Now, as a Phillie he is not being asked to perform miracles, merely give the Phils a solid day's work in center field and come up with an occasional homerun or stolen base. Although Ledee's Legend is seemingly gone forever, he has performed well since he joined the Phils in 2002.

Perhaps the best of the bench bunch, Tyler Houston is now on the DL after breaking a finger. A former number one draft pick of the Braves, Houston has always suffered from injuries, and has never been able to display his considerable talents over a complete season. Before his injury, Houston was hitting over .300 and was contributing on an almost nightly basis to the Phils attack. He will be missed until his return in July.

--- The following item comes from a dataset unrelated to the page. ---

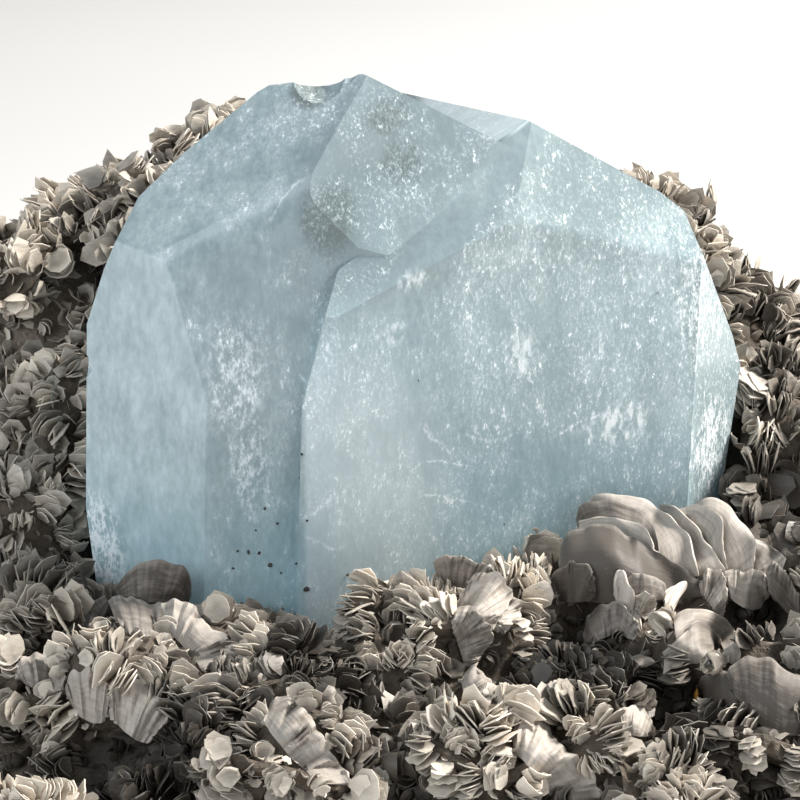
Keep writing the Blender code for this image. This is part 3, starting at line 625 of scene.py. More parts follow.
def crystal_finish():
    """Clouded pale blue crystal: clear windows between milky veils, snowed with fine inclusions and
    painted glints.
    """
    finish = Finish("pale_blue_crystal")
    place = finish.place()
    leaning = finish.stretch(place, (1.0, 1.0, 0.5), (0.0, 0.30, 0.0))
    cloud = finish.grain(place, 0.13, 2.0, 0.5)
    veil = finish.grain(leaning, 0.50, 3.0, 0.6)
    mottle = finish.grain(leaning, 2.0, 2.0, 0.7)
    speck = finish.grain(leaning, 5.2, 2.0, 0.9)
    x, y, z = finish.split(place)
    shaken = x + (mottle - 0.5) * 0.8, z + (veil - 0.5) * 1.2
    on = crystal_faces(x, y, z, veil)
    crest, shoulder = near(x, z, *CREST), near(x, z, *SHOULDER)

    smoke = zones(x, z, SMOKE) * flecks(veil, mottle, 0.6, 0.38, 0.56) + zones(x, z, FAINT_SMOKE)
    frost = widest(*shaken, FROST) * flecks(mottle, speck, 0.6, 0.44, 0.62)
    clots = zones(*shaken, CLOTS) * flecks(veil, mottle, 0.4, 0.42, 0.62)
    glitter = near(x, z, *GLITTER) * on.front.most(0.4)
    rough = widest(x, z, ROUGH)
    stripes = near(x, z, *STRIPES) * (x * 5.2 + z * 0.2).sine()

    # Fine inclusions: a grain of short bright flecks, more of them up and to the right.
    crowd = cloud * 0.35 + veil * 0.65 + on.broad * 0.09
    crowd = crowd + x.step(2.0, 22.0) * z.step(2.0, 18.0) * 0.17
    crowd = crowd - on.left * 0.14 - on.bevel * 0.2 - shoulder * 0.07
    crowded = crowd.step(0.42, 0.66)
    fine = speck.step(0.50, 0.68) * crowded
    coarse = flecks(speck, mottle, 0.45, 0.575, 0.66) * crowd.step(0.46, 0.66)
    wisps = reduce(Value.most, [arc(*shaken, *line) for line in HEALED_CRACKS])
    wisps = wisps * flecks(mottle, speck, 0.5, 0.38, 0.58) * on.front
    # Painted glints: white flecks where the rough and glittering parts would catch the light.
    glint = (glitter * 0.8 + rough * 0.9) * flecks(mottle, speck, 0.5, 0.42, 0.6)
    light = fine * 0.42 + coarse * 0.74 + wisps * 0.55 + frost * 0.55 + clots * 0.85
    light = (light + glint).clamped()

    # How milky the crystal is, and its tint under the flecks.
    milk = cloud * 0.5 + veil * 0.5 + mottle * 0.3 + on.left * 0.1 + on.bevel * 0.1 - smoke * 0.2
    share = ((milk - 0.25).step(0.0, 1.0) * 0.36 + 0.58 + light * 0.4).clamped()
    tint = veil * 0.6 + mottle * 0.25 + cloud * 0.3 + stripes * 0.05 + on.bevel * 0.05
    tint = (tint + (speck - 0.5) * (crowded * 0.7 + 0.25)).step(0.25, 0.90)

    # Layers of colour, from the tint up to the snow of flecks; some are painted light or painted shade.
    # Painted shade on the crest, the shoulder, the bevel and the key-lit right facet.
    shade = on.bevel * 0.5 + crest * 1.4 + shoulder * 0.9 + x.step(19.2, 20.2) * 0.95
    murk = zones(*shaken, MURK) + crest * 0.25
    murk = murk * (1.0 - flecks(veil, speck, 0.5, 0.40, 0.62)) * 0.85
    # Painted light: the right individual's left strips, the left face's top and the back top face.
    pale = near(x, z, *PAINTED_LIGHT_ZONE) * x.step(-6.3, -5.9) * 0.85
    colour = finish.blend(tint, DEEP_BLUE, MILKY_BLUE)
    for amount, layer in (
        (on.band * 0.15 + smoke * 0.6, SMOKY),
        (on.broad * (1.0 - z.step(16.0, 24.0)) * 0.25, BROAD_BLUE),
        # Painted light: a lighter, bluer foot.
        ((1.0 - z.step(-2.0, 12.0)) * 0.5, FOOT_PAINTED_LIGHT),
        (shade + zones(x, z, SHADED), SHADE_BLUE),
        # Smoke in the crystal, and painted shade on the chip.
        (murk + near(x, z, *CHIP_SHADE) * 0.9, MURK_AND_CHIP_SHADE),
        (pale + on.left * z.step(10.0, 22.0) * 0.25 + on.top, PAINTED_LIGHT_BLUE),
        (light, SNOW),
    ):
        colour = finish.blend(amount, colour, layer)

    strength = 0.5 + (glitter + rough) * 0.5
    normal = finish.bump(cloud * 2.0 + mottle * 0.4, 0.10 * MM, strength)
    both = {"IOR": BARITE_IOR, "Normal": normal}
    clear = {"Base Color": CLEAR, "Roughness": 0.14, "Transmission Weight": 1.0, **both}
    milky = {"Base Color": colour, "Roughness": 0.24, **both}
    shaders = {0: share, 1: finish.principled(clear), 2: finish.principled(milky)}
    shader = finish.node("ShaderNodeMixShader", None, shaders)
    depths = finish.node("ShaderNodeVolumeAbsorption", None, {"Color": DEPTHS, "Density": 10.0})
    return finish.finished(shader, Volume=depths)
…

As mentioned before, we must often look back to move forward and a look back takes us to where we are today behind the plate..... none other than Todd Pratt, he of the ‘93 back-up fame. Pratt has performed many services since rejoining the team last year with a solid bat, a strong work ethic, and a strong clubhouse presence. He is one of Larry Bowa's most trusted lieutenants and has earned his wings by always being ready to play at a moment's notice. Pratt is one of the bench's best bets.

So, from Rojas to Pratt and many players in between, the Kevin Sefciks and Alex Arias', the Wes Covington's and Bill Robinson's, the Ruben Amaro Jr.'s and Jose Cardenal's...they all had one thing in common…they were always Randy Ready to play and would be a solid Wally Backman off the bench.

If this current crop of players can perform like the benches of seasons yore, you can be sure that when a player cries out..."My Achin Back", Larry Bowa will be confident of his backup plan of attack.